Lament is the heart language of God towards what is broken and what has been lost. It is the language God gives us to express in words the cry of our hearts. Lament takes our pain and hurts, our grieving and suffering and enables us to look to God in faith. 'It gives voice to the deepest agonies of grief, with the hope that some comfort may come from crying out to God for mercy.' (Ryken) Lament is important because through it comes our healing. As we cry out our sorrow to God we affirm our trust in God.

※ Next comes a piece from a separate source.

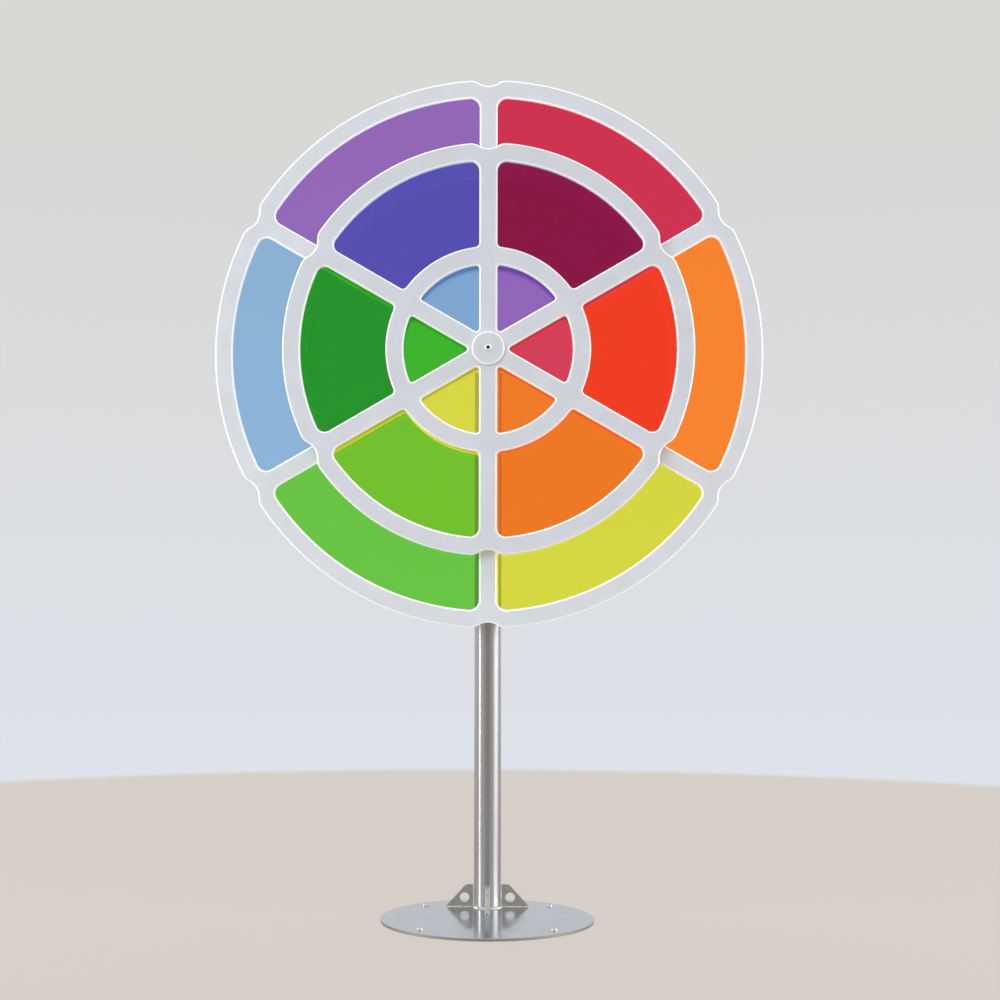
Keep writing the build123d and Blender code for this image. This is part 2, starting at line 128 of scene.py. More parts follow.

Lamentations is a book of lament, grieving the loss and brokenness of God's people as they were taken into exile. At the centre of the book 3v19-33 we listen in to the cry of one who has experienced the suffering and turns it in prayer to God.


Remember

'I remember my affliction and my wandering, the bitterness and the gall. I well remember them, and my soul is downcast within me.' 3v19

We too remember our loss: the lingering conversation over a meal, the warm embrace of a friend. We look back to joyful memories of visits and meeting up, 'yet this I call to mind and therefore I have hope: Because of the Lord's great love we are not consumed, for his compassions never fail. They are new every morning; great is your faithfulness.' 3v21-23

In the midst of our struggle we can remember that God is not cold hearted or unmoved, but spontaneously reaches out to the weak and broken.


Wait

We long for better days: Holding our grandchildren, joining with church family. Of course there are times when the waiting is unbearable and we doubt God's love and faithfulness. We forget the promises and listen to the voice that says: God doesn't care, God's not interested, God's not good. But our Laments bring us forward allowing us to say in faith: 'The Lord is good to those whose hope is in him, to the one who seeks him. It is good to wait quietly for the salvation of the lord.' 3v25-26

As God's children we long for something better, we long for our eternal salvation. But in trust we wait. He listens, he hears, he will answer.

Hope

Grieving what we have lost, by faith is turned to the glory of what is to come: 'Let him bury his face in the dust - there may yet be hope.' 3v29 There is a time to weep and mourn, to repent and be humbled, but only so that we might be filled with hope: 'For no one is cast off by the Lord forever. Though he brings grief, he will show compassion, so great is his unfailing love.' 3v31-32

These times of sorrow and suffering enable us to see our loss more deeply and look to one who restores and renews more fully. He gives hope of better things that are yet to come.


Lament not only gives us words, it invites us to join with God in his lament and sorrow for a lost and broken world. Through lament we remember, we wait, we hope.